Rising demand and rising food prices have "made Indians realize we have to build our food security with homegrown food, not imported food," he said. "Once you have that realization that you need to plan for 1.2 billion people by 2010, then your attention turns inward."
That realization, which is hitting home in China as well as India, has resulted in boosted budgets for agriculture in both countries this year. China's budget has risen by 20 percent for 2008, and India's by 30 percent, said Joachim von Braun, director general of the International Food Policy Research Institute in Washington, D.C. He called the greater investment in agriculture by the two Asian giants "the right move."
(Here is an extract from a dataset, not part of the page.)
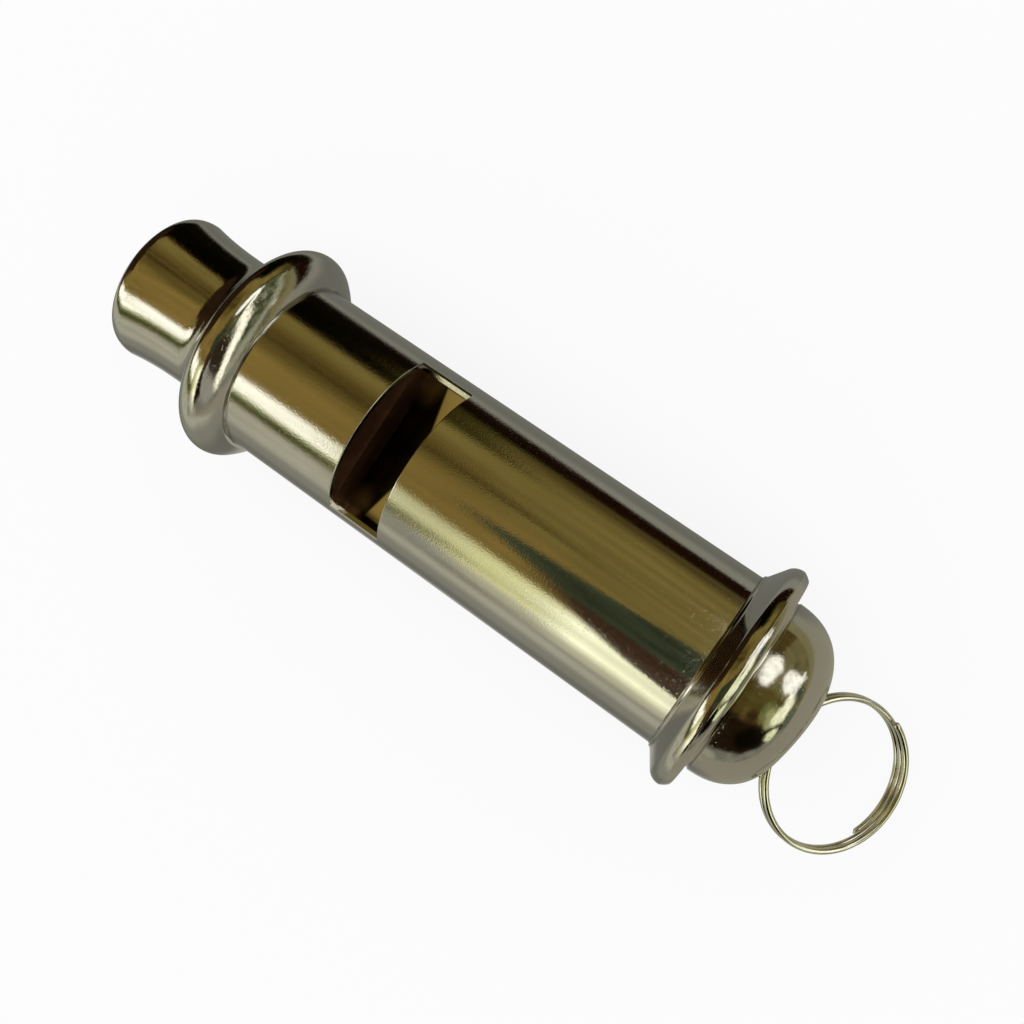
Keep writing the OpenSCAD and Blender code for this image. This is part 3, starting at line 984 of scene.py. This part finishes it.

For China, a crucial challenge will be preserving its dwindling farmland, which has been steadily converted to industrial and residential use. Last year, China's arable land fell to 470,000 square miles, state media reported recently, edging closer to what the government considers a bare minimum of 463,000 square miles required to feed the country.
A paradox, of course, is that the land has been incorporated into thriving cities. The McDonald's that's home to the busy lunch rush, for example, is in the bustling neighborhood of Huajiadi, a former pepper-farming patch on the capital's northern edge. The fragile balance between China's growth and its agricultural base is too abstract to mean much to 20-year-old college sophomore Guo Meng.
One thing she knows is that her parents hardly ever come to McDonald's, she said while finishing her lunch, but her palate bears little resemblance to theirs.
"I eat sausage in the morning, a meat dish and a vegetable dish for lunch and the same for dinner," she said. "If there's no meat, I won't feel full, but if there's no vegetable, no problem."